### What is needed
Repeat everything from the line holding "nut = nut.cut(Part.makeCone(bore_r" to the line holding "in imported if", inclusive, exactly. Leave out the rest.

### Dataset excerpt
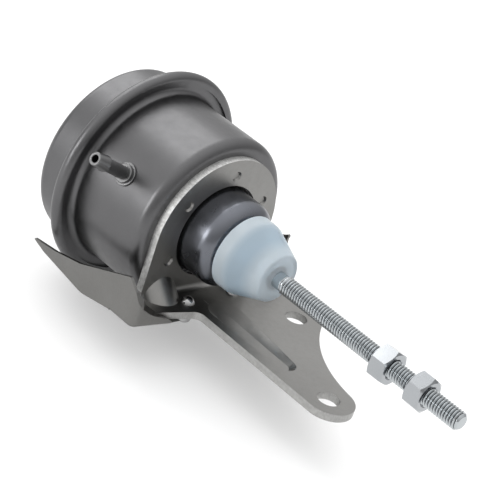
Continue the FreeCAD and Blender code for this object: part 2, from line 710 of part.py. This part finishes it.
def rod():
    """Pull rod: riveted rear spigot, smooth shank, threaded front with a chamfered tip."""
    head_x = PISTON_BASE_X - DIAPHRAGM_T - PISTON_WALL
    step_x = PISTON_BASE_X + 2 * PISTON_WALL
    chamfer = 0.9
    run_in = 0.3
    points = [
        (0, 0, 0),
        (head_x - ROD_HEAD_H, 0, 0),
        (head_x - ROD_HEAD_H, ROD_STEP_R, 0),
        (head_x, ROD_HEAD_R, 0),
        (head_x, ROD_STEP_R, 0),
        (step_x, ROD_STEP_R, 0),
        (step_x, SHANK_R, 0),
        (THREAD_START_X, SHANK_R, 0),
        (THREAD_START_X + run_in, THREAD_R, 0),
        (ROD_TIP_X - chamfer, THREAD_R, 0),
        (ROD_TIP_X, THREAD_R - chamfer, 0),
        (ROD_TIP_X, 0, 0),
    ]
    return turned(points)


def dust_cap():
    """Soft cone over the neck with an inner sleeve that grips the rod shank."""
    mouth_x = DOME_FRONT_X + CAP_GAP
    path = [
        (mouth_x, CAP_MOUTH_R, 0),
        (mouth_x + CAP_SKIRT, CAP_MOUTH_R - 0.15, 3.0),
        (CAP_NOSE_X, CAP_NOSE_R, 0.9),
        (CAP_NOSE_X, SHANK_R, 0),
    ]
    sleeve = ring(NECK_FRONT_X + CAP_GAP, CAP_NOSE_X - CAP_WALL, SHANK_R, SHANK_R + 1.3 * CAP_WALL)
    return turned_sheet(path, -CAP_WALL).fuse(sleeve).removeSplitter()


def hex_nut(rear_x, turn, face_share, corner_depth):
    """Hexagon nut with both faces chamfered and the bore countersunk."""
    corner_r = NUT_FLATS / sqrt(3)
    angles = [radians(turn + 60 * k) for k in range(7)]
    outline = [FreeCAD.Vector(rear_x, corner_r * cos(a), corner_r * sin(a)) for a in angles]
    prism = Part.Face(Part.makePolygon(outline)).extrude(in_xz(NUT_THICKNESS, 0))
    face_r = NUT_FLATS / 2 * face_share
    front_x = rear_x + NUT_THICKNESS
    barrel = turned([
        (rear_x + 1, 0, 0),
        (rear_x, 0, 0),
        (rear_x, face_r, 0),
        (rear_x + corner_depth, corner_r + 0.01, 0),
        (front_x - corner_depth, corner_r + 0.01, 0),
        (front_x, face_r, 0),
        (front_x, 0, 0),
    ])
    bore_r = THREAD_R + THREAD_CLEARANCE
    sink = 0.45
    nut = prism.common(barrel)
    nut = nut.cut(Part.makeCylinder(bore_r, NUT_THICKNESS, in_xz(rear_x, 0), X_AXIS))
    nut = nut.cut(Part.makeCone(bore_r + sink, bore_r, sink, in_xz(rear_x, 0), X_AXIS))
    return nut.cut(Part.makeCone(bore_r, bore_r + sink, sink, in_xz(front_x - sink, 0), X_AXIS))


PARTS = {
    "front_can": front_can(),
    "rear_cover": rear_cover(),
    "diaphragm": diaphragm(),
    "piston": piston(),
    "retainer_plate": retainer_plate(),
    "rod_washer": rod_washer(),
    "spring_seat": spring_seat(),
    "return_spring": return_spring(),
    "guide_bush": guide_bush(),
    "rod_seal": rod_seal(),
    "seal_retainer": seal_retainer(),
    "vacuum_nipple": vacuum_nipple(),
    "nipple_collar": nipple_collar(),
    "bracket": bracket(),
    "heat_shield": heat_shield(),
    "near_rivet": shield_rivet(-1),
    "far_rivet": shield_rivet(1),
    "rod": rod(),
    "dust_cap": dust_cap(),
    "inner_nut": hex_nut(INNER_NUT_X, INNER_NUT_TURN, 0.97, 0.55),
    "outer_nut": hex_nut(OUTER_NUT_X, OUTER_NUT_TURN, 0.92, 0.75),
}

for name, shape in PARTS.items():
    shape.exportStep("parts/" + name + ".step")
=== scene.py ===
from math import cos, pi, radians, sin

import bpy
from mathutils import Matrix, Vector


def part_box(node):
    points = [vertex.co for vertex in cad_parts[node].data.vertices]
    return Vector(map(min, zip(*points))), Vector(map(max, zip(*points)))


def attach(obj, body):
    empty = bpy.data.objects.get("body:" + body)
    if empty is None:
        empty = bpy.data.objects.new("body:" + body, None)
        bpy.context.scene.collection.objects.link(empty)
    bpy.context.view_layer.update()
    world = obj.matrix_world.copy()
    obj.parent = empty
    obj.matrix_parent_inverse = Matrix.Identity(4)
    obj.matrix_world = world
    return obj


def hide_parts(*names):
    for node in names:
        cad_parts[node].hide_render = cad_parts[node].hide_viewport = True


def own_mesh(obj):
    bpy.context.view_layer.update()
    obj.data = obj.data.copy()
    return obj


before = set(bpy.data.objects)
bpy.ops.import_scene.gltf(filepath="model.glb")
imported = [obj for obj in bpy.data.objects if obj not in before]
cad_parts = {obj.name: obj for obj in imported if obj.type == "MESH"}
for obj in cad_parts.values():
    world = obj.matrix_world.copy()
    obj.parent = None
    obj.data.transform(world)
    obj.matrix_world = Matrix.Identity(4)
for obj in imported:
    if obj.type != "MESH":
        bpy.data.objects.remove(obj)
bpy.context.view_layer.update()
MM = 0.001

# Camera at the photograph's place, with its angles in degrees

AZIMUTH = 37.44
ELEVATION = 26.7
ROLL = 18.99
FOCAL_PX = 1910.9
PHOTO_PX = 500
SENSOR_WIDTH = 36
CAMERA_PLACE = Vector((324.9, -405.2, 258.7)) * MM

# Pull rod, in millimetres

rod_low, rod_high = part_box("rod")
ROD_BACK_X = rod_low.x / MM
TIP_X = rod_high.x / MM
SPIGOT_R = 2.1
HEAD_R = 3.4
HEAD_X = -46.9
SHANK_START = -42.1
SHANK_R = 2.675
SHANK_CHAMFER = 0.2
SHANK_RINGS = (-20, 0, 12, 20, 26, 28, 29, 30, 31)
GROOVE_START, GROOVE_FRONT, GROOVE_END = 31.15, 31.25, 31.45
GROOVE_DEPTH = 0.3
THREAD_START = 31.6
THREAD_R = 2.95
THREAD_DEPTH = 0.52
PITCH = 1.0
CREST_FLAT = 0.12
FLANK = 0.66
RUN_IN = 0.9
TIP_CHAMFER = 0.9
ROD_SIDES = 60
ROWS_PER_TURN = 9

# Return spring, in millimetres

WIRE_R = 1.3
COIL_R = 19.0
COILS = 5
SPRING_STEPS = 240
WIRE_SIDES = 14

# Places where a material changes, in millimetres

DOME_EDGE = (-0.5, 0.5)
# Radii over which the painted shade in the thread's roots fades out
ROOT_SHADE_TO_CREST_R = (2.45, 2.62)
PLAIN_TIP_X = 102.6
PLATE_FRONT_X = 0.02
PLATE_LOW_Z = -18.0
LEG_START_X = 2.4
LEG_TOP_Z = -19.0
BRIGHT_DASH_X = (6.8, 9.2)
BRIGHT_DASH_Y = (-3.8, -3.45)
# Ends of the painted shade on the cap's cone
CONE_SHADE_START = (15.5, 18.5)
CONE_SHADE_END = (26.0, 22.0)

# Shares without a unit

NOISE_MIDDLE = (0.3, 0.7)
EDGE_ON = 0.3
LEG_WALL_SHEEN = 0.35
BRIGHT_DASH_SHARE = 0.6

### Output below
    nut = nut.cut(Part.makeCone(bore_r + sink, bore_r, sink, in_xz(rear_x, 0), X_AXIS))
    return nut.cut(Part.makeCone(bore_r, bore_r + sink, sink, in_xz(front_x - sink, 0), X_AXIS))


PARTS = {
    "front_can": front_can(),
    "rear_cover": rear_cover(),
    "diaphragm": diaphragm(),
    "piston": piston(),
    "retainer_plate": retainer_plate(),
    "rod_washer": rod_washer(),
    "spring_seat": spring_seat(),
    "return_spring": return_spring(),
    "guide_bush": guide_bush(),
    "rod_seal": rod_seal(),
    "seal_retainer": seal_retainer(),
    "vacuum_nipple": vacuum_nipple(),
    "nipple_collar": nipple_collar(),
    "bracket": bracket(),
    "heat_shield": heat_shield(),
    "near_rivet": shield_rivet(-1),
    "far_rivet": shield_rivet(1),
    "rod": rod(),
    "dust_cap": dust_cap(),
    "inner_nut": hex_nut(INNER_NUT_X, INNER_NUT_TURN, 0.97, 0.55),
    "outer_nut": hex_nut(OUTER_NUT_X, OUTER_NUT_TURN, 0.92, 0.75),
}

for name, shape in PARTS.items():
    shape.exportStep("parts/" + name + ".step")
=== scene.py ===
from math import cos, pi, radians, sin

import bpy
from mathutils import Matrix, Vector


def part_box(node):
    points = [vertex.co for vertex in cad_parts[node].data.vertices]
    return Vector(map(min, zip(*points))), Vector(map(max, zip(*points)))


def attach(obj, body):
    empty = bpy.data.objects.get("body:" + body)
    if empty is None:
        empty = bpy.data.objects.new("body:" + body, None)
        bpy.context.scene.collection.objects.link(empty)
    bpy.context.view_layer.update()
    world = obj.matrix_world.copy()
    obj.parent = empty
    obj.matrix_parent_inverse = Matrix.Identity(4)
    obj.matrix_world = world
    return obj


def hide_parts(*names):
    for node in names:
        cad_parts[node].hide_render = cad_parts[node].hide_viewport = True


def own_mesh(obj):
    bpy.context.view_layer.update()
    obj.data = obj.data.copy()
    return obj


before = set(bpy.data.objects)
bpy.ops.import_scene.gltf(filepath="model.glb")
imported = [obj for obj in bpy.data.objects if obj not in before]
cad_parts = {obj.name: obj for obj in imported if obj.type == "MESH"}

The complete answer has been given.